Your task » What follows are records. Restate all of them word for word.

[Extracted data entries]
-- START --
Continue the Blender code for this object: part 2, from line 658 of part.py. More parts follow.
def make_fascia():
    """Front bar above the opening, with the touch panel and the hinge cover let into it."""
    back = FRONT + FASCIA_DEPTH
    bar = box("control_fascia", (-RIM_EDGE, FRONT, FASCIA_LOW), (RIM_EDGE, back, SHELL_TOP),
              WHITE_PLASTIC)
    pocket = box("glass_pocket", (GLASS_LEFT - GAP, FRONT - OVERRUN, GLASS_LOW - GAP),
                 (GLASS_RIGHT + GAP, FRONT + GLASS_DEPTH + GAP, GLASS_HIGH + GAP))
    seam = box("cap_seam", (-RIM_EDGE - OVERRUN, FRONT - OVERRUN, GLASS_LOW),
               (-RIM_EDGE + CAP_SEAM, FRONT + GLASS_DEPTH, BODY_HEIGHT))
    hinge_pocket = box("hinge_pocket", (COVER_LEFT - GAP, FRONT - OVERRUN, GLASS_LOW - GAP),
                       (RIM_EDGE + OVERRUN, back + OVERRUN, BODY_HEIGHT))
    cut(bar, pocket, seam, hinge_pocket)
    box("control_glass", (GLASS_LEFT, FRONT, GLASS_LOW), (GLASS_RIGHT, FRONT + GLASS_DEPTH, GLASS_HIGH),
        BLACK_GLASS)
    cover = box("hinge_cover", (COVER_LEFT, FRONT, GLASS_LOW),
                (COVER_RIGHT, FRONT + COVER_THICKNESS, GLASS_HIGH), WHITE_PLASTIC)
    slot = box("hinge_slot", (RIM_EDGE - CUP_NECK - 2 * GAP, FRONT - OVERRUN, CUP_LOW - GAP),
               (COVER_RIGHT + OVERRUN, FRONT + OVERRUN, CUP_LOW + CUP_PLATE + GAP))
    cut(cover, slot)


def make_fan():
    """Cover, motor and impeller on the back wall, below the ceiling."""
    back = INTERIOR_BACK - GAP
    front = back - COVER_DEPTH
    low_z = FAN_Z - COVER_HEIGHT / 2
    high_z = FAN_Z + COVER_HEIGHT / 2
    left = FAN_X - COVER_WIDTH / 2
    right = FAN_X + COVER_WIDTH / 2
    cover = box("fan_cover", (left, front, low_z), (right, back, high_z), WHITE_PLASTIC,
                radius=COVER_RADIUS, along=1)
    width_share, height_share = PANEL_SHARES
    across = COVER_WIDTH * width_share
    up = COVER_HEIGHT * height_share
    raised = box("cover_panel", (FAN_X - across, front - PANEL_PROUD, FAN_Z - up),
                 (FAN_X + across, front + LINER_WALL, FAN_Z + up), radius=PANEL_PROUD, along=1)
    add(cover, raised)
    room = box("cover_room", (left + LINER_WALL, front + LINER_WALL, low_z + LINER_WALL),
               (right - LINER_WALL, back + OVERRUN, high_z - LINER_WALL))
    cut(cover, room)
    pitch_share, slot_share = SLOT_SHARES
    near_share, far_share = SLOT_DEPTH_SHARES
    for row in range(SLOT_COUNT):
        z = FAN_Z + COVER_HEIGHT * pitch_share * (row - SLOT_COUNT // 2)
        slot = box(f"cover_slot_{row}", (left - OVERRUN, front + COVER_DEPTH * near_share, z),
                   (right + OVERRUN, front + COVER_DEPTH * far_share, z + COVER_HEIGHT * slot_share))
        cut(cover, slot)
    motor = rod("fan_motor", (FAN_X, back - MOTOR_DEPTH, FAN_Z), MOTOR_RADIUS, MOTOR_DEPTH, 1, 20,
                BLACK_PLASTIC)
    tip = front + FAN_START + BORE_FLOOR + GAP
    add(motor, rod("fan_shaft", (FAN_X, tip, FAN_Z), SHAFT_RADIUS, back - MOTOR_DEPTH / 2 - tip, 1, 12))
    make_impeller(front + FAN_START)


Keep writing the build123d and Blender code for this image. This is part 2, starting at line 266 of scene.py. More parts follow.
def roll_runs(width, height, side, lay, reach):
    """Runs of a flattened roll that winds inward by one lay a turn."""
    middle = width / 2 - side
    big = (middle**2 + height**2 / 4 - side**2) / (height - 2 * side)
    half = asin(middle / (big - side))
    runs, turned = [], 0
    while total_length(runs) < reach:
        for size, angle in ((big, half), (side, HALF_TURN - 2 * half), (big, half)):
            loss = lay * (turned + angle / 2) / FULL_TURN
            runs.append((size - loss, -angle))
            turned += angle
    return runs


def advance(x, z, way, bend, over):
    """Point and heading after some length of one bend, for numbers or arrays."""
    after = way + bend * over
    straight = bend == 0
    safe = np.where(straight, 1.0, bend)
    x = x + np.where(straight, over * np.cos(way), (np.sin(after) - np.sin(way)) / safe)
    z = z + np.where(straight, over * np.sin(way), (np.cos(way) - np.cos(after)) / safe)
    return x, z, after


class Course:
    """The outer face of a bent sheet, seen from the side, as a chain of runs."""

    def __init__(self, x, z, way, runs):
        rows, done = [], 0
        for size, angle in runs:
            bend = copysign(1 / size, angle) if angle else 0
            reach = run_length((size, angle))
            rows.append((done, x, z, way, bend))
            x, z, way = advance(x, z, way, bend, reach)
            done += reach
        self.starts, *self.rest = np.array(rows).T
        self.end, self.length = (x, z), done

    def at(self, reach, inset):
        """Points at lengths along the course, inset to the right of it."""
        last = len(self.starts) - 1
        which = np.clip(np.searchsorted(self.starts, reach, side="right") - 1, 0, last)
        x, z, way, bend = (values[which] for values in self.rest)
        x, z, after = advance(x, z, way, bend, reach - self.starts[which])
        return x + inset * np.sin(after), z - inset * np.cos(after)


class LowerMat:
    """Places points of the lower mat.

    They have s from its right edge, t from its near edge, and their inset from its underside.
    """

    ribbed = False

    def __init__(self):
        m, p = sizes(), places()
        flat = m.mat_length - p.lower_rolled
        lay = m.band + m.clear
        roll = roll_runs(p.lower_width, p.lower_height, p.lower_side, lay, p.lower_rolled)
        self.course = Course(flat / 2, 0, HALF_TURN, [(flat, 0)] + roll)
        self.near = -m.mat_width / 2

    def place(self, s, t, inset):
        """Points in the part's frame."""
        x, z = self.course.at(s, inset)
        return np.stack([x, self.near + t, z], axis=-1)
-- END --
Worked answer »
Continue the Blender code for this object: part 2, from line 658 of part.py. More parts follow.
def make_fascia():
    """Front bar above the opening, with the touch panel and the hinge cover let into it."""
    back = FRONT + FASCIA_DEPTH
    bar = box("control_fascia", (-RIM_EDGE, FRONT, FASCIA_LOW), (RIM_EDGE, back, SHELL_TOP),
              WHITE_PLASTIC)
    pocket = box("glass_pocket", (GLASS_LEFT - GAP, FRONT - OVERRUN, GLASS_LOW - GAP),
                 (GLASS_RIGHT + GAP, FRONT + GLASS_DEPTH + GAP, GLASS_HIGH + GAP))
    seam = box("cap_seam", (-RIM_EDGE - OVERRUN, FRONT - OVERRUN, GLASS_LOW),
               (-RIM_EDGE + CAP_SEAM, FRONT + GLASS_DEPTH, BODY_HEIGHT))
    hinge_pocket = box("hinge_pocket", (COVER_LEFT - GAP, FRONT - OVERRUN, GLASS_LOW - GAP),
                       (RIM_EDGE + OVERRUN, back + OVERRUN, BODY_HEIGHT))
    cut(bar, pocket, seam, hinge_pocket)
    box("control_glass", (GLASS_LEFT, FRONT, GLASS_LOW), (GLASS_RIGHT, FRONT + GLASS_DEPTH, GLASS_HIGH),
        BLACK_GLASS)
    cover = box("hinge_cover", (COVER_LEFT, FRONT, GLASS_LOW),
                (COVER_RIGHT, FRONT + COVER_THICKNESS, GLASS_HIGH), WHITE_PLASTIC)
    slot = box("hinge_slot", (RIM_EDGE - CUP_NECK - 2 * GAP, FRONT - OVERRUN, CUP_LOW - GAP),
               (COVER_RIGHT + OVERRUN, FRONT + OVERRUN, CUP_LOW + CUP_PLATE + GAP))
    cut(cover, slot)


def make_fan():
    """Cover, motor and impeller on the back wall, below the ceiling."""
    back = INTERIOR_BACK - GAP
    front = back - COVER_DEPTH
    low_z = FAN_Z - COVER_HEIGHT / 2
    high_z = FAN_Z + COVER_HEIGHT / 2
    left = FAN_X - COVER_WIDTH / 2
    right = FAN_X + COVER_WIDTH / 2
    cover = box("fan_cover", (left, front, low_z), (right, back, high_z), WHITE_PLASTIC,
                radius=COVER_RADIUS, along=1)
    width_share, height_share = PANEL_SHARES
    across = COVER_WIDTH * width_share
    up = COVER_HEIGHT * height_share
    raised = box("cover_panel", (FAN_X - across, front - PANEL_PROUD, FAN_Z - up),
                 (FAN_X + across, front + LINER_WALL, FAN_Z + up), radius=PANEL_PROUD, along=1)
    add(cover, raised)
    room = box("cover_room", (left + LINER_WALL, front + LINER_WALL, low_z + LINER_WALL),
               (right - LINER_WALL, back + OVERRUN, high_z - LINER_WALL))
    cut(cover, room)
    pitch_share, slot_share = SLOT_SHARES
    near_share, far_share = SLOT_DEPTH_SHARES
    for row in range(SLOT_COUNT):
        z = FAN_Z + COVER_HEIGHT * pitch_share * (row - SLOT_COUNT // 2)
        slot = box(f"cover_slot_{row}", (left - OVERRUN, front + COVER_DEPTH * near_share, z),
                   (right + OVERRUN, front + COVER_DEPTH * far_share, z + COVER_HEIGHT * slot_share))
        cut(cover, slot)
    motor = rod("fan_motor", (FAN_X, back - MOTOR_DEPTH, FAN_Z), MOTOR_RADIUS, MOTOR_DEPTH, 1, 20,
                BLACK_PLASTIC)
    tip = front + FAN_START + BORE_FLOOR + GAP
    add(motor, rod("fan_shaft", (FAN_X, tip, FAN_Z), SHAFT_RADIUS, back - MOTOR_DEPTH / 2 - tip, 1, 12))
    make_impeller(front + FAN_START)


Keep writing the build123d and Blender code for this image. This is part 2, starting at line 266 of scene.py. More parts follow.
def roll_runs(width, height, side, lay, reach):
    """Runs of a flattened roll that winds inward by one lay a turn."""
    middle = width / 2 - side
    big = (middle**2 + height**2 / 4 - side**2) / (height - 2 * side)
    half = asin(middle / (big - side))
    runs, turned = [], 0
    while total_length(runs) < reach:
        for size, angle in ((big, half), (side, HALF_TURN - 2 * half), (big, half)):
            loss = lay * (turned + angle / 2) / FULL_TURN
            runs.append((size - loss, -angle))
            turned += angle
    return runs


def advance(x, z, way, bend, over):
    """Point and heading after some length of one bend, for numbers or arrays."""
    after = way + bend * over
    straight = bend == 0
    safe = np.where(straight, 1.0, bend)
    x = x + np.where(straight, over * np.cos(way), (np.sin(after) - np.sin(way)) / safe)
    z = z + np.where(straight, over * np.sin(way), (np.cos(way) - np.cos(after)) / safe)
    return x, z, after


class Course:
    """The outer face of a bent sheet, seen from the side, as a chain of runs."""

    def __init__(self, x, z, way, runs):
        rows, done = [], 0
        for size, angle in runs:
            bend = copysign(1 / size, angle) if angle else 0
            reach = run_length((size, angle))
            rows.append((done, x, z, way, bend))
            x, z, way = advance(x, z, way, bend, reach)
            done += reach
        self.starts, *self.rest = np.array(rows).T
        self.end, self.length = (x, z), done

    def at(self, reach, inset):
        """Points at lengths along the course, inset to the right of it."""
        last = len(self.starts) - 1
        which = np.clip(np.searchsorted(self.starts, reach, side="right") - 1, 0, last)
        x, z, way, bend = (values[which] for values in self.rest)
        x, z, after = advance(x, z, way, bend, reach - self.starts[which])
        return x + inset * np.sin(after), z - inset * np.cos(after)


class LowerMat:
    """Places points of the lower mat.

    They have s from its right edge, t from its near edge, and their inset from its underside.
    """

    ribbed = False

    def __init__(self):
        m, p = sizes(), places()
        flat = m.mat_length - p.lower_rolled
        lay = m.band + m.clear
        roll = roll_runs(p.lower_width, p.lower_height, p.lower_side, lay, p.lower_rolled)
        self.course = Course(flat / 2, 0, HALF_TURN, [(flat, 0)] + roll)
        self.near = -m.mat_width / 2

    def place(self, s, t, inset):
        """Points in the part's frame."""
        x, z = self.course.at(s, inset)
        return np.stack([x, self.near + t, z], axis=-1)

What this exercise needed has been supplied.